Germany remains the driving force behind the recovery with the other member states lagging behind. Countries like Greece, Italy, Ireland and Spain although displaying less signs of collapse still remain fragile and open to sovereign debt downgrade risks.

“We suspect that the overall euro zone figure once again masks considerable divergence between member states,” said Van Vliet.

In the global economy as a whole World stocks rebounded from a one-month low yesterday as corporate takeover activity supported investor sentiment and boosted the price of oil back up to $74 resistance.

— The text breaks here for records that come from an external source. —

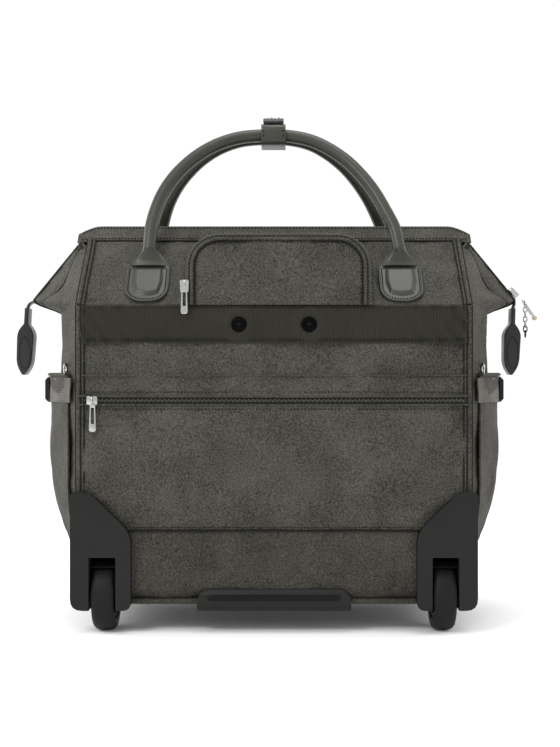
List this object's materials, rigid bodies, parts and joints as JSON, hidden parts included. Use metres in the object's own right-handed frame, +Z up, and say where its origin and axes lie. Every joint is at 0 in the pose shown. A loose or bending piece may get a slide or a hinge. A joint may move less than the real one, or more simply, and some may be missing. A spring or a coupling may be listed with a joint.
{
  "type": "rolling laptop case",
  "caption": "Soft two-wheeled laptop case with a framed zip-top mouth, twin rolled handles and a telescopic trolley handle stowed under a zipped back flap.",
  "frame": {"origin": "on the floor under the middle of the case's bounding box", "axes": "+Z up, -Y towards the wheeled back that the trolley handle rises from, +X to the right as that back is looked at"},
  "size_m": [0.5605, 0.2269, 0.5344],
  "materials": {
    "fabric": "coated woven cloth with a fine pebbled grain, dark olive grey",
    "leather": "smooth leather substitute, satin, grey olive",
    "webbing": "ribbed glossy woven strap, dark olive",
    "zip_tape": "woven tape with a moulded tooth chain",
    "lining": "plain woven lining, matt",
    "black_plastic": "moulded black plastic, satin",
    "rubber": "dark rubber, semi-matt",
    "polished_metal": "polished nickel",
    "steel": "plain steel",
    "aluminium": "satin anodised tube",
    "black_metal": "black painted screw head"
  },
  "bodies": {
    "case": {"back_panel": "fabric", "front_panel": "fabric", "side_panel_right": "fabric", "side_panel_left": "fabric", "base_board": "fabric", "back_pocket": "fabric", "trolley_pocket_gusset": "fabric", "wing_right": "fabric", "wing_left": "fabric", "side_pocket_right": "fabric", "side_pocket_left": "fabric", "front_pocket": "fabric", "webbing_band": "webbing", "side_strap_right": "webbing", "side_strap_left": "webbing", "back_zip": "zip_tape", "laptop_divider": "lining", "wheel_housing_right": "black_plastic", "wheel_housing_left": "black_plastic", "skid_plate": "black_plastic", "trolley_bezel": "black_plastic", "front_foot_right": "rubber", "front_foot_left": "rubber", "axle_right": "steel", "axle_left": "steel", "trolley_outer_tubes": "aluminium", "trolley_screw_right": "black_metal", "trolley_screw_left": "black_metal"},
    "mouth_back": {"yoke_back": "fabric", "mouth_band_back": "fabric", "mouth_bar_back": "steel", "mouth_zip_back": "zip_tape", "handle_tab_back_right": "leather", "handle_tab_back_left": "leather"},
    "mouth_front": {"yoke_front": "fabric", "mouth_band_front": "fabric", "mouth_bar_front": "steel", "mouth_zip_front": "zip_tape", "handle_tab_front_right": "leather", "handle_tab_front_left": "leather"},
    "handle_back": {"handle_back": "leather", "handle_wrap": "leather"},
    "handle_front": {"handle_front": "leather"},
    "wrap_tongue": {"wrap_tongue": "leather"},
    "wheel_right": {"tyre_right": "rubber", "wheel_hub_right": "black_plastic"},
    "wheel_left": {"tyre_left": "rubber", "wheel_hub_left": "black_plastic"},
    "trolley_stage_1": {"trolley_stage_1": "aluminium"},
    "trolley_stage_2": {"trolley_stage_2": "aluminium", "trolley_grip": "black_plastic"},
    "trolley_button": {"trolley_button": "black_plastic"},
    "trolley_flap": {"trolley_flap": "fabric"},
    "back_slider": {"back_slider": "polished_metal"},
    "back_puller": {"back_puller": "polished_metal"},
    "flap_zip_pull": {"flap_zip_pull": "polished_metal"},
    "main_slider": {"main_slider": "polished_metal"},
    "main_puller": {"main_puller": "polished_metal"},
    "zip_end_tab_right": {"zip_end_tab_right": "leather"},
    "zip_end_tab_left": {"zip_end_tab_left": "leather"}
  },
  "joints": [
    {"name": "wheel_right_spin", "type": "hinge", "parent": "case", "child": "wheel_right", "pos_m": [0.17, -0.08, 0.035], "axis": [1, 0, 0], "continuous": true},
    {"name": "wheel_left_spin", "type": "hinge", "parent": "case", "child": "wheel_left", "pos_m": [-0.17, -0.08, 0.035], "axis": [1, 0, 0], "continuous": true},
    {"name": "trolley_stage_1_slide", "type": "slide", "parent": "case", "child": "trolley_stage_1", "axis": [0, 0, 1], "range_m": [0, 0.265], "deforming": ["trolley_pocket_gusset"]},
    {"name": "trolley_stage_2_slide", "type": "slide", "parent": "trolley_stage_1", "child": "trolley_stage_2", "axis": [0, 0, 1], "range_m": [0, 0.265]},
    {"name": "trolley_button_press", "type": "slide", "parent": "trolley_stage_2", "child": "trolley_button", "axis": [0, 0, -1], "range_m": [0, 0.003], "stiffness_N_per_m": 600, "springref_m": -0.001},
    {"name": "trolley_flap_open", "type": "hinge", "parent": "case", "child": "trolley_flap", "pos_m": [0.0045, -0.104, 0.3285], "axis": [1, 0, 0], "range_deg": [0, 110]},
    {"name": "mouth_back_open", "type": "hinge", "parent": "case", "child": "mouth_back", "pos_m": [0, -0.098, 0.327], "axis": [1, 0, 0], "range_deg": [0, 28]},
    {"name": "mouth_front_open", "type": "hinge", "parent": "case", "child": "mouth_front", "pos_m": [0, 0.098, 0.327], "axis": [-1, 0, 0], "range_deg": [0, 28]},
    {"name": "handle_back_swing", "type": "hinge", "parent": "mouth_back", "child": "handle_back", "pos_m": [0, -0.06013, 0.3874], "axis": [1, 0, 0], "range_deg": [0, 115], "deforming": ["handle_wrap"]},
    {"name": "handle_front_swing", "type": "hinge", "parent": "mouth_front", "child": "handle_front", "pos_m": [0, 0.06013, 0.3874], "axis": [-1, 0, 0], "range_deg": [0, 115]},
    {"name": "wrap_tongue_open", "type": "hinge", "parent": "handle_back", "child": "wrap_tongue", "pos_m": [-0.001, 0.017, 0.5266], "axis": [-1, 0, 0], "range_deg": [0, 100]},
    {"name": "back_zip_slide", "type": "slide", "parent": "case", "child": "back_slider", "axis": [1, 0, 0], "range_m": [0, 0.36]},
    {"name": "back_puller_swing", "type": "hinge", "parent": "back_slider", "child": "back_puller", "pos_m": [-0.18, -0.1072, 0.229], "axis": [-1, 0, 0], "range_deg": [0, 100]},
    {"name": "flap_zip_slide", "type": "slide", "parent": "case", "child": "flap_zip_pull", "axis": [0, 0, 1], "range_m": [0, 0.03]},
    {"name": "main_zip_slide", "type": "slide", "parent": "case", "child": "main_slider", "axis": [-0.7021, 0, 0.712], "range_m": [0, 0.08]},
    {"name": "main_puller_swing", "type": "hinge", "parent": "main_slider", "child": "main_puller", "pos_m": [0.268, 0, 0.3384], "axis": [0, -1, 0], "range_deg": [0, 100]},
    {"name": "zip_end_tab_right_swing", "type": "hinge", "parent": "case", "child": "zip_end_tab_right", "pos_m": [0.257, 0, 0.3295], "axis": [0, -1, 0], "range_deg": [-4, 20]},
    {"name": "zip_end_tab_left_swing", "type": "hinge", "parent": "case", "child": "zip_end_tab_left", "pos_m": [-0.266, 0, 0.3295], "axis": [0, 1, 0], "range_deg": [-8, 60]}
  ]
}
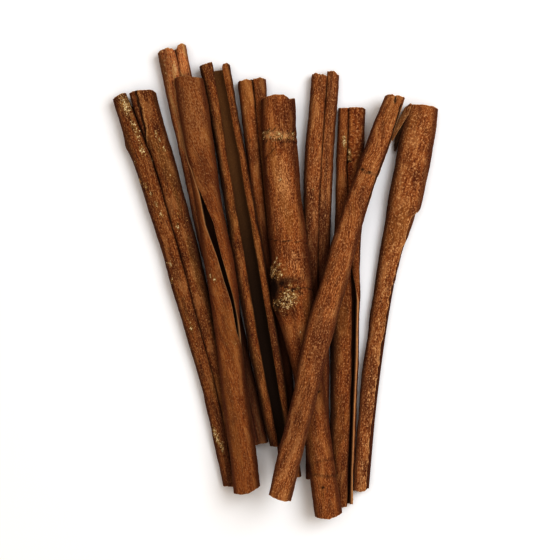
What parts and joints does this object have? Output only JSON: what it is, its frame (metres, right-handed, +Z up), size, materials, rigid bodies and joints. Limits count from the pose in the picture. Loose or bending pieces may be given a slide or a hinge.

The dollar was stable against a basket of major currencies yesterday and the pound even managed to regain some value towards 1.5600 GBP/USD before dropping back in the afternoon under low volume volatility.

Investors sold some U.S. Treasury debt, which is a good sign that risk appetite might not be entirely banished, with $109 billion slate of bond auctions this week alone, the debt market is still very buoyant.

The Australian election still hangs in the balance but the Australian Dollar has shown signs of support, it closed marginally weaker on the day with sterling managing to rise to 1.7400 GBP/AUD and AUD/USD up slightly to 0.8980 AUD/USD falling back to 0.8940 AUD/USD by the end of the day.

Euro-zone data will dominate this mornings wires with German GDP estimates coupled with lower tier import data and Industrial orders later in the morning. Estimates are for the figures to be relatively positive for the Euro but any positive spikes might well be short lived.

Canada will provide the only top-tier announcement tomorrow with their retail sales figure for June predicted at -0.2%. A solid comeback in retail sales after two consecutive monthly declines will give investors some hope that the Bank of Canada’s estimate of 3.5 per cent gross domestic product growth in 2010 can indeed be met.